START

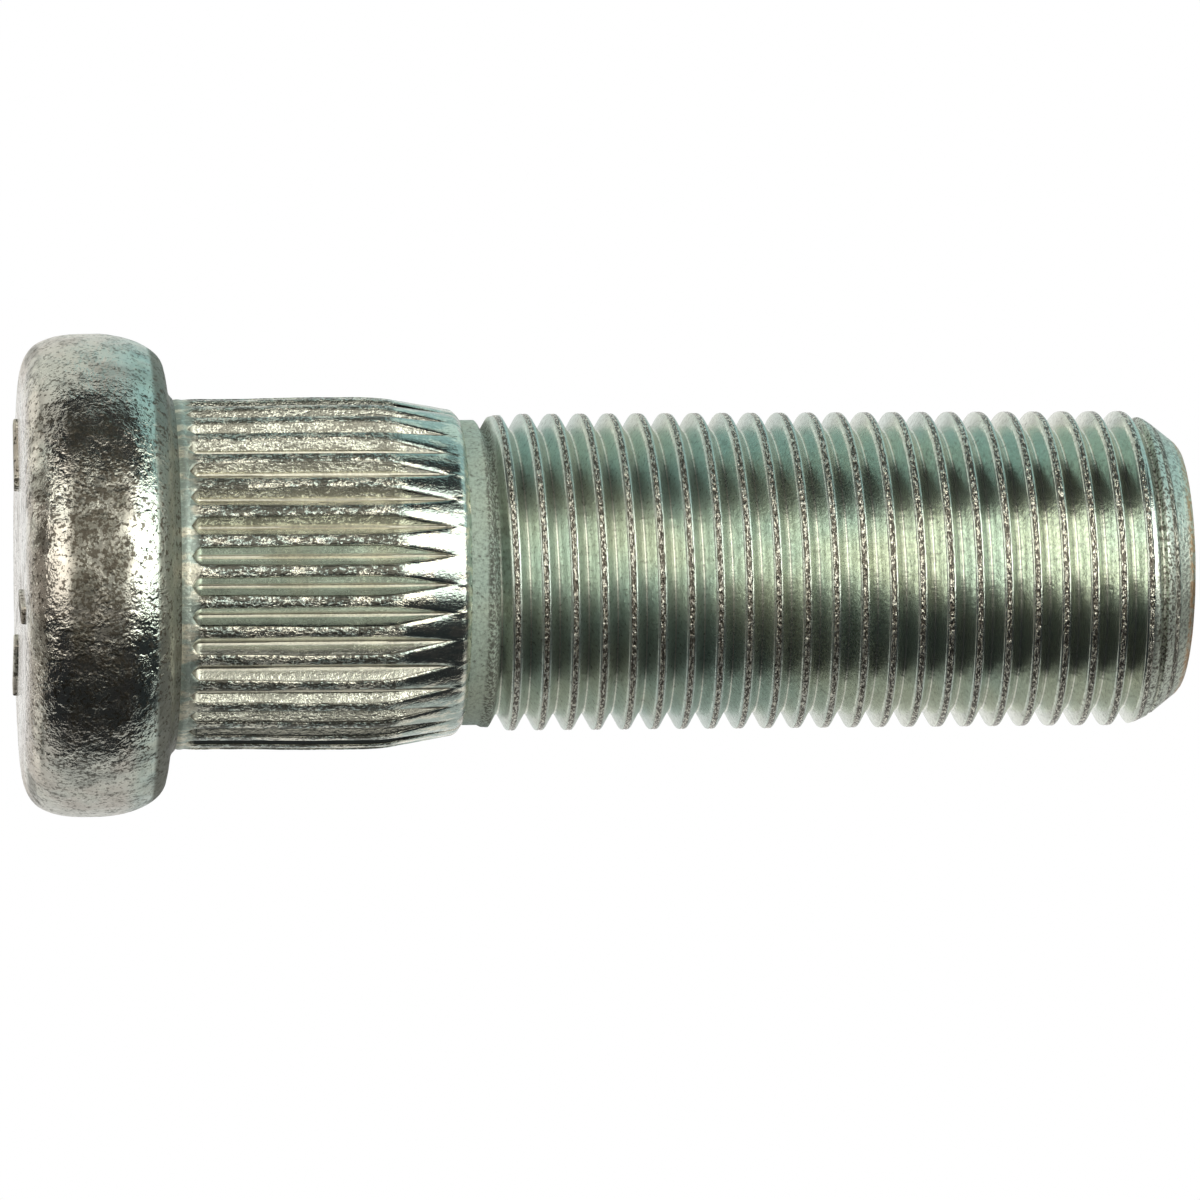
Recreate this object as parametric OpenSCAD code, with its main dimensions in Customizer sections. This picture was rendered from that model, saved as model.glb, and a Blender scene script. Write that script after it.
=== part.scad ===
// Press-in wheel stud: a round crowned head, a straight knurl with a tapered lead-in,
// a rolled neck and a long right-hand thread. It stands on its head, tip up.
// Heights that a size gives are measured up from the head's outer face.

/* [Head] */
// Diameter of the head
head_d = 23.7; // [22.5:0.1:30]
// Height of the head, from its outer face to the seat
head_h = 7.1; // [5.5:0.1:10]
// Radius of the rounded edge between the outer face and the head's side
face_round = 2.25; // [0.5:0.05:2.6]
// Height of the crowned edge between the head's side and the seat
crown_h = 3.1; // [1:0.1:3.6]
// Width that the crowned edge takes off the seat, on each side
crown_w = 1.4; // [0.3:0.05:1.5]
// Radius of the fillet between the seat and the shank
seat_fillet = 0.5; // [0.1:0.05:0.6]

/* [Head marks] */
// Number of plain raised bars on the outer face
mark_count = 3; // [3:1:6]
// Height of the raised bars
mark_h = 0.2; // [0.1:0.05:0.4]
// Width of a raised bar
mark_w = 0.9; // [0.5:0.1:1.5]
// Distance from the axis to a bar's inner end
mark_in = 4.4; // [3.5:0.1:5.5]
// Distance from the axis to a bar's outer end
mark_out = 7.9; // [6.5:0.1:8.5]
// Turn of the first bar around the axis, in degrees
mark_turn = 165; // [0:1:360]

/* [Knurl] */
// Diameter over the knurl's lands
knurl_d = 17.3; // [16.8:0.05:18.5]
// Diameter of the plain shank between the seat and the knurl
shank_d = 17.1; // [16.6:0.05:18]
// Height at which the plain shank ends and the knurl rises
knurl_start = 8.2; // [8:0.05:9]
// Height at which the full knurl ends and its lead-in starts
knurl_end = 17.5; // [12:0.1:22]
// Number of grooves
knurl_count = 36; // [24:2:48]
// Depth of a groove below the lands
knurl_depth = 0.6; // [0.3:0.05:0.7]
// Angle between a groove's two flanks, in degrees
knurl_angle = 80; // [60:1:90]
// Slope at which each groove rises out of the shank towards the head, in degrees from the axis
ramp_angle = 45; // [30:1:60]
// Slope of the tapered lead-in, in degrees from the axis
lead_angle = 10; // [7:0.5:15]
// Length of the tapered lead-in
lead_l = 3.6; // [2:0.1:4]
// Length of the steep shoulder between the lead-in and the neck
shoulder_l = 0.45; // [0.2:0.05:1]

/* [Neck] */
// Diameter of the plain neck that the thread is rolled from
neck_d = 15; // [14.2:0.05:15.4]
// Length of the plain neck
neck_l = 1.2; // [0.6:0.1:6]

/* [Thread] */
// Length from the head's outer face to the tip
stud_l = 57.15; // [48:0.05:70]
// Major diameter of the thread
thread_d = 15.62; // [15.5:0.01:15.9]
// Threads in 25.4 mm
threads_per_inch = 18; // [14:1:20]
// Angle between a thread's two flanks, in degrees
thread_angle = 60; // [55:1:60]
// Width of the flat on a thread's crest
crest_w = 0.32; // [0.15:0.01:0.4]
// Width of the flat at a thread's root
root_w = 0.15; // [0.1:0.01:0.3]
// Turn around the axis at which the thread groove starts, in degrees
thread_turn = 36; // [0:1:360]
// Part of a turn over which the groove reaches its full depth
run_in = 0.25; // [0.2:0.05:0.5]

/* [Tip] */
// Diameter of the flat end of the tip
tip_d = 12.6; // [11:0.1:13.5]

/* [Hidden] */
$fn = 96;
steel = "#b9b8ad";

inch = 25.4;
overlap = 0.3; // how far a cutting shape reaches past what it cuts

// The head: its seat is flat, and its crowned edge is an arc that is level with the side
head_r = head_d/2;
crown_r = (crown_h*crown_h + crown_w*crown_w)/(2*crown_w);
face_r = head_r - face_round;

// The shank and the knurl, from the seat up
shank_r = shank_d/2;
knurl_r = knurl_d/2;
rise_h = (knurl_r - shank_r)/tan(ramp_angle);
root_r = knurl_r - knurl_depth;
lead_top = knurl_end + lead_l;
lead_r = knurl_r - lead_l*tan(lead_angle);
groove_start = knurl_start - (shank_r - root_r)/tan(ramp_angle)/2;

// The neck and the thread
neck_r = neck_d/2;
neck_start = lead_top + shoulder_l;
thread_start = neck_start + neck_l;
thread_r = thread_d/2;
pitch = inch/threads_per_inch;
flank_slope = tan(thread_angle/2);
thread_depth = (pitch - crest_w - root_w)/2/flank_slope;
thread_root_r = thread_r - thread_depth;
crest_rise = (thread_r - neck_r)/tan(ramp_angle);
tip_r = tip_d/2;
tip_bevel = thread_r - tip_r;

// The thread groove follows a helix in straight steps, from the neck out past the tip
steps_a_turn = 24;
groove_turns = (stud_l - thread_start + pitch)/pitch;
groove_steps = ceil(groove_turns*steps_a_turn);
groove_out_r = thread_r + overlap;
groove_root_half = root_w/2;
groove_out_half = groove_root_half + (groove_out_r - thread_root_r)*flank_slope;

// The head's half section: a block less what lies outside its two rounded edges
module head_section() {
    intersection() {
        square([head_r, head_h]);
        union() {
            translate([0, face_round]) square([head_r, head_h]);
            square([face_r, head_h]);
            translate([face_r, face_round]) circle(face_round);
        }
        union() {
            square([head_r, head_h - crown_h]);
            square([head_r - crown_r, head_h]);
            translate([head_r - crown_r, head_h - crown_h]) circle(crown_r);
        }
    }
}

// The fillet's half section: a square less the quarter circle that rolls in the corner
module fillet_section() {
    translate([shank_r, head_h]) difference() {
        square(seat_fillet);
        translate([seat_fillet, seat_fillet]) circle(seat_fillet);
    }
}

// The shank's half section, from inside the head to the flat end of the tip
module shank_section() {
    polygon([
        [0, head_h/2],
        [shank_r, head_h/2],
        [shank_r, knurl_start],
        [knurl_r, knurl_start + rise_h],
        [knurl_r, knurl_end],
        [lead_r, lead_top],
        [neck_r, neck_start],
        [neck_r, thread_start - crest_rise],
        [thread_r, thread_start],
        [thread_r, stud_l - tip_bevel],
        [tip_r, stud_l],
        [0, stud_l]
    ]);
}

module blank() {
    rotate_extrude() {
        head_section();
        fillet_section();
        shank_section();
    }
}

// A groove's section: a V that opens outwards from its root
module vee(depth, half_angle) {
    half = depth*tan(half_angle);
    polygon([[0, 0], [depth, -half], [depth, half]]);
}

// One knurl groove's tool: a long V whose root line slants out past the shank's surface at its lower end.
// The slanted V is wider, so that both give the same V in a level section.
module knurl_groove() {
    tool_start = groove_start - overlap/tan(ramp_angle);
    run = lead_top + shoulder_l - tool_start;
    intersection() {
        translate([root_r, 0, tool_start]) linear_extrude(run)
            vee(knurl_depth + overlap, knurl_angle/2);
        translate([shank_r + overlap, 0, tool_start]) rotate([0, -ramp_angle, 0]) linear_extrude(run)
            vee(run, atan(tan(knurl_angle/2)/cos(ramp_angle)));
    }
}

// The grooves stand between lands that are centred on whole steps around the axis
module knurl_grooves() {
    step = 360/knurl_count;
    for (i = [0:knurl_count - 1])
        rotate((i + 0.5)*step) knurl_groove();
}

// A point of the thread groove: its radius and its height above the groove's middle, turned to its step
function on_helix(i, r, h) = let (turn = thread_turn + i*360/steps_a_turn)
    [r*cos(turn), r*sin(turn), thread_start - pitch/2 + i*pitch/steps_a_turn + h];

// How far the groove's section is drawn out of the blank while it runs in
function drawn_out(i) = max(0, 1 - i/(run_in*steps_a_turn))*(thread_depth + overlap/2);

// The four corners of the groove's section at one step, from the outer lower one to the outer upper one
function groove_ring(i) = let (out = drawn_out(i)) [
    on_helix(i, groove_out_r + out, -groove_out_half),
    on_helix(i, thread_root_r + out, -groove_root_half),
    on_helix(i, thread_root_r + out, groove_root_half),
    on_helix(i, groove_out_r + out, groove_out_half)
];

// The two triangles that join side k of one ring to the next ring
function ring_side(i, k) = let (a = i*4 + k, b = i*4 + (k + 1)%4) [[a, a + 4, b + 4], [a, b + 4, b]];

module thread_groove() {
    last = groove_steps*4;
    polyhedron(
        points = [for (i = [0:groove_steps]) each groove_ring(i)],
        faces = concat(
            [[0, 1, 2, 3]],
            [for (i = [0:groove_steps - 1]) for (k = [0:3]) each ring_side(i, k)],
            [[last + 3, last + 2, last + 1, last]]
        ),
        convexity = 10
    );
}

// Plain raised bars on the head's outer face, each set a little way into the head
module marks() {
    for (i = [0:mark_count - 1])
        rotate(mark_turn + i*360/mark_count)
            translate([mark_in, -mark_w/2, -mark_h])
                cube([mark_out - mark_in, mark_w, mark_h*2]);
}

module wheel_stud() {
    color(steel) translate([0, 0, mark_h]) {
        difference() {
            blank();
            knurl_grooves();
            thread_groove();
        }
        marks();
    }
}

wheel_stud();
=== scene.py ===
"""The looks of a press-in wheel stud: a forged head, a rolled knurl and a rolled thread, all zinc plated.

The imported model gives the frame. Each operator below models one stretch of the stud, or sets the stage.
Heights in the sections are measured from the head's outer face, as on a maker's drawing.
"""

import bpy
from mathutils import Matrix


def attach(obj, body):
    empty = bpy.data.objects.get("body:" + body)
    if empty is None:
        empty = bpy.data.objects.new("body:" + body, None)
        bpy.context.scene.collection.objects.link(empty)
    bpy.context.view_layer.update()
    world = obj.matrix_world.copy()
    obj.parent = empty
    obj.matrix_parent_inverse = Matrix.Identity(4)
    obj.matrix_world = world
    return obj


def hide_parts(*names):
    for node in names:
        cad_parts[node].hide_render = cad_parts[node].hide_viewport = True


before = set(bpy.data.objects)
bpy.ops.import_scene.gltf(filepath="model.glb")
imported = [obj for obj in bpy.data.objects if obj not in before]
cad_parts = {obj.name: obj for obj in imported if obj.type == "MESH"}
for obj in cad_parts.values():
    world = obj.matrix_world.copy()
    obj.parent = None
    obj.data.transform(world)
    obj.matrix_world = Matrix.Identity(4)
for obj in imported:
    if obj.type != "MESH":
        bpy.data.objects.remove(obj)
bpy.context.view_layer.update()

import math

import bpy
from bpy.props import FloatProperty, FloatVectorProperty, IntProperty, PointerProperty
from bpy.types import Operator, Panel, PropertyGroup
from mathutils import Matrix, Vector, noise

bl_info = {
    "name": "Zinc plated wheel stud",
    "version": (1, 0, 0),
    "blender": (4, 5, 0),
    "location": "3D View > Sidebar > Wheel stud",
    "description": "Models the head, knurl and thread of a press-in wheel stud, and sets a plain studio",
    "category": "Add Mesh",
}

MM = 0.001
MICRON = 0.000001
TURN = 2 * math.pi
NODE = "wheel_stud"

# The head's outer face lies this far above what the stud stands on, because of the raised bars
FACE_LIFT = 0.2 * MM
# The radius at which noise on the round surfaces has its own scale
MEAN_RADIUS = 8 * MM


# Sections

def along(points, share):
    """The place at a share of the curve that points pull on. Two points give a straight line."""
    while len(points) > 1:
        points = [tuple(a + (b - a) * share for a, b in zip(one, other))
                  for one, other in zip(points, points[1:])]
    return points[0]


def chain(start, *stretches):
    """Points along stretches, each a number of steps and then the points that pull it to its end."""
    points = [start]
    for steps, *pulls in stretches:
        held = [points[-1], *pulls]
        points += [along(held, step / steps) for step in range(1, steps + 1)]
    return points


# Half sections, as (radius, height above the head's outer face) in millimetres
HEAD_SECTION = chain(
    (0, 0),
    (9, (8.8, 0)),  # the flat outer face
    (8, (10.1, 0), (10.74, 0.22), (11.2, 0.68)),  # its rounded edge
    (8, (11.51, 0.99), (11.84, 1.8), (11.84, 2.9)),
    (2, (11.84, 3.6)),  # the side
    (13, (11.85, 5.18), (11.25, 6.65), (10.42, 6.95)),  # the crowned edge
    (6, (9.67, 7.17), (8.92, 7.06), (8.64, 7.46)),  # the seat and the fillet
    (1, (8.5, 7.5)), (1, (7.5, 7.5)), (1, (0, 7.5)),  # closed inside the shank
)
LAND_SECTION = chain(
    (0, 5), (1, (8.3, 5)), (1, (8.52, 7)),  # closed inside the head
    (1, (8.555, 7.3)), (1, (8.555, 7.55)),  # the plain shank
    (5, (8.615, 7.75), (8.56, 7.83), (8.548, 7.95)),  # the ring that rolling pushes up
    (9, (8.562, 8.13), (8.583, 8.32), (8.585, 8.5)),  # where the grooves begin
    (8, (8.585, 8.7), (8.585, 10.2)),
    (10, (8.585, 11.4), (8.63, 12.5), (8.65, 13.7)),  # the lands swell a little
    (8, (8.65, 16.4)),
    (9, (8.638, 17.54), (8.575, 17.97), (8.49, 18.4)),
    (12, (8.065, 20.8)), (1, (8.035, 20.95)),  # the tapered lead-in
    (8, (8.02, 21.26), (7.635, 21.49), (7.42, 21.58)),  # the shoulder
    (1, (0, 21.58)),  # closed inside the neck
)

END

*Work to be completed*.
Within the listing above, extract exactly the lines from the line with "into the head" to the line with "import math", the two named lines included, and no others.

*Result*.
// Plain raised bars on the head's outer face, each set a little way into the head
module marks() {
    for (i = [0:mark_count - 1])
        rotate(mark_turn + i*360/mark_count)
            translate([mark_in, -mark_w/2, -mark_h])
                cube([mark_out - mark_in, mark_w, mark_h*2]);
}

module wheel_stud() {
    color(steel) translate([0, 0, mark_h]) {
        difference() {
            blank();
            knurl_grooves();
            thread_groove();
        }
        marks();
    }
}

wheel_stud();
=== scene.py ===
"""The looks of a press-in wheel stud: a forged head, a rolled knurl and a rolled thread, all zinc plated.

The imported model gives the frame. Each operator below models one stretch of the stud, or sets the stage.
Heights in the sections are measured from the head's outer face, as on a maker's drawing.
"""

import bpy
from mathutils import Matrix


def attach(obj, body):
    empty = bpy.data.objects.get("body:" + body)
    if empty is None:
        empty = bpy.data.objects.new("body:" + body, None)
        bpy.context.scene.collection.objects.link(empty)
    bpy.context.view_layer.update()
    world = obj.matrix_world.copy()
    obj.parent = empty
    obj.matrix_parent_inverse = Matrix.Identity(4)
    obj.matrix_world = world
    return obj


def hide_parts(*names):
    for node in names:
        cad_parts[node].hide_render = cad_parts[node].hide_viewport = True


before = set(bpy.data.objects)
bpy.ops.import_scene.gltf(filepath="model.glb")
imported = [obj for obj in bpy.data.objects if obj not in before]
cad_parts = {obj.name: obj for obj in imported if obj.type == "MESH"}
for obj in cad_parts.values():
    world = obj.matrix_world.copy()
    obj.parent = None
    obj.data.transform(world)
    obj.matrix_world = Matrix.Identity(4)
for obj in imported:
    if obj.type != "MESH":
        bpy.data.objects.remove(obj)
bpy.context.view_layer.update()

import math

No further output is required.